-- Start Supplied material --
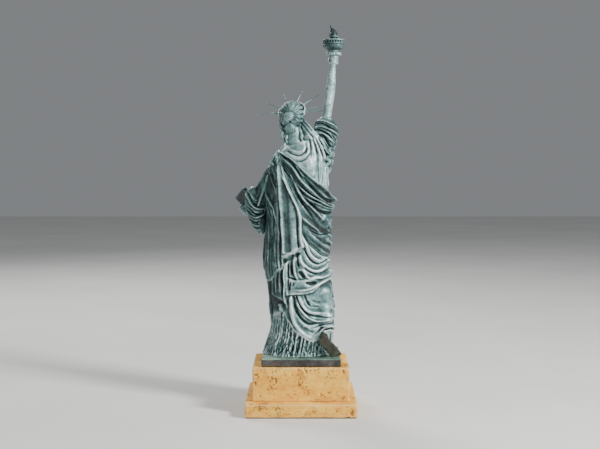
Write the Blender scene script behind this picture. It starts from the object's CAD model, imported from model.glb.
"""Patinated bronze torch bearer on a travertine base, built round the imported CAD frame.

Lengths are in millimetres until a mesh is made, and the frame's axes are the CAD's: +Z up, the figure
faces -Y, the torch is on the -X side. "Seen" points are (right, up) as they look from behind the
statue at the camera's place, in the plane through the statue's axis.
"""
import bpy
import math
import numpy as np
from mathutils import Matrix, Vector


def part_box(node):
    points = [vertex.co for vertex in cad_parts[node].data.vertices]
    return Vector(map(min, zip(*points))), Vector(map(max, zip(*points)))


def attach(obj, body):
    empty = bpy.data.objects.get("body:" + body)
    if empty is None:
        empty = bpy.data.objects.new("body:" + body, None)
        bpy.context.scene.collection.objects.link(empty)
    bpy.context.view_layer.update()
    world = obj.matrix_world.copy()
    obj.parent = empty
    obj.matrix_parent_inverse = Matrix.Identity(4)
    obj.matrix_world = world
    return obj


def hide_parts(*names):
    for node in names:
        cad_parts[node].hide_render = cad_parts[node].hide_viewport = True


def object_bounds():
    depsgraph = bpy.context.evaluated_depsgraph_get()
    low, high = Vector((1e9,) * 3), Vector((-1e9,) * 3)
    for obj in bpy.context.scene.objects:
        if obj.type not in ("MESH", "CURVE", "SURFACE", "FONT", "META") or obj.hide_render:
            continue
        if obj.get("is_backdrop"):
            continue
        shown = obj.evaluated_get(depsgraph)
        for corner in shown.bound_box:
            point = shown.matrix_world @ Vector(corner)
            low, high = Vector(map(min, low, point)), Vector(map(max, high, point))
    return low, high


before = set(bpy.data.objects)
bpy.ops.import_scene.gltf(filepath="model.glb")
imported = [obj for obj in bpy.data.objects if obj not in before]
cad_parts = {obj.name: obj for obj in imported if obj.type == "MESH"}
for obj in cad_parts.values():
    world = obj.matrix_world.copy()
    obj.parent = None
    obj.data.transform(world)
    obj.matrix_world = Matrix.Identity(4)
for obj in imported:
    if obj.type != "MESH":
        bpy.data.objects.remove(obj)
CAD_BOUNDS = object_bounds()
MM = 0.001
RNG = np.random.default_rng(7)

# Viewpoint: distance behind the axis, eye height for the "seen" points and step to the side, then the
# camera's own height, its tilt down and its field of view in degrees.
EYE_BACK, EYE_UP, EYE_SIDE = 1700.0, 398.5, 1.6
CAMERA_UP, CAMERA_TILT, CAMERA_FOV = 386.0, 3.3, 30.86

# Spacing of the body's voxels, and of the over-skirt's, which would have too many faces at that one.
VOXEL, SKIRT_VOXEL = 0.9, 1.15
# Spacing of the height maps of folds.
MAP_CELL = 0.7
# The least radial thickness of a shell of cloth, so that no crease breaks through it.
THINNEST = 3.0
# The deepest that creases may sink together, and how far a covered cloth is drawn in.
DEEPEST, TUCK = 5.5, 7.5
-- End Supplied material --
* _Task details_
Extract the listing in its entirety and repeat it exactly.

* _Answer to the task_
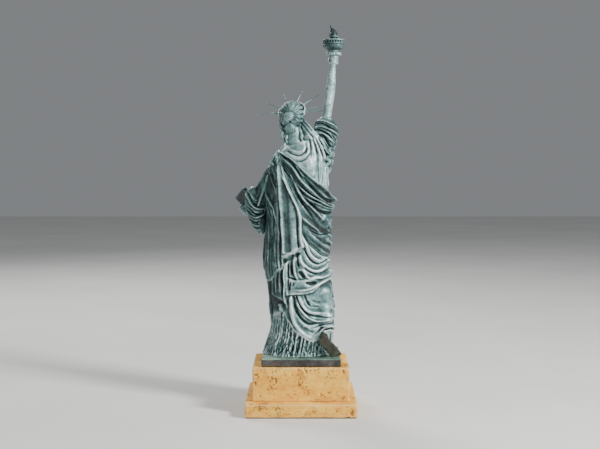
Write the Blender scene script behind this picture. It starts from the object's CAD model, imported from model.glb.
"""Patinated bronze torch bearer on a travertine base, built round the imported CAD frame.

Lengths are in millimetres until a mesh is made, and the frame's axes are the CAD's: +Z up, the figure
faces -Y, the torch is on the -X side. "Seen" points are (right, up) as they look from behind the
statue at the camera's place, in the plane through the statue's axis.
"""
import bpy
import math
import numpy as np
from mathutils import Matrix, Vector


def part_box(node):
    points = [vertex.co for vertex in cad_parts[node].data.vertices]
    return Vector(map(min, zip(*points))), Vector(map(max, zip(*points)))


def attach(obj, body):
    empty = bpy.data.objects.get("body:" + body)
    if empty is None:
        empty = bpy.data.objects.new("body:" + body, None)
        bpy.context.scene.collection.objects.link(empty)
    bpy.context.view_layer.update()
    world = obj.matrix_world.copy()
    obj.parent = empty
    obj.matrix_parent_inverse = Matrix.Identity(4)
    obj.matrix_world = world
    return obj


def hide_parts(*names):
    for node in names:
        cad_parts[node].hide_render = cad_parts[node].hide_viewport = True


def object_bounds():
    depsgraph = bpy.context.evaluated_depsgraph_get()
    low, high = Vector((1e9,) * 3), Vector((-1e9,) * 3)
    for obj in bpy.context.scene.objects:
        if obj.type not in ("MESH", "CURVE", "SURFACE", "FONT", "META") or obj.hide_render:
            continue
        if obj.get("is_backdrop"):
            continue
        shown = obj.evaluated_get(depsgraph)
        for corner in shown.bound_box:
            point = shown.matrix_world @ Vector(corner)
            low, high = Vector(map(min, low, point)), Vector(map(max, high, point))
    return low, high


before = set(bpy.data.objects)
bpy.ops.import_scene.gltf(filepath="model.glb")
imported = [obj for obj in bpy.data.objects if obj not in before]
cad_parts = {obj.name: obj for obj in imported if obj.type == "MESH"}
for obj in cad_parts.values():
    world = obj.matrix_world.copy()
    obj.parent = None
    obj.data.transform(world)
    obj.matrix_world = Matrix.Identity(4)
for obj in imported:
    if obj.type != "MESH":
        bpy.data.objects.remove(obj)
CAD_BOUNDS = object_bounds()
MM = 0.001
RNG = np.random.default_rng(7)

# Viewpoint: distance behind the axis, eye height for the "seen" points and step to the side, then the
# camera's own height, its tilt down and its field of view in degrees.
EYE_BACK, EYE_UP, EYE_SIDE = 1700.0, 398.5, 1.6
CAMERA_UP, CAMERA_TILT, CAMERA_FOV = 386.0, 3.3, 30.86

# Spacing of the body's voxels, and of the over-skirt's, which would have too many faces at that one.
VOXEL, SKIRT_VOXEL = 0.9, 1.15
# Spacing of the height maps of folds.
MAP_CELL = 0.7
# The least radial thickness of a shell of cloth, so that no crease breaks through it.
THINNEST = 3.0
# The deepest that creases may sink together, and how far a covered cloth is drawn in.
DEEPEST, TUCK = 5.5, 7.5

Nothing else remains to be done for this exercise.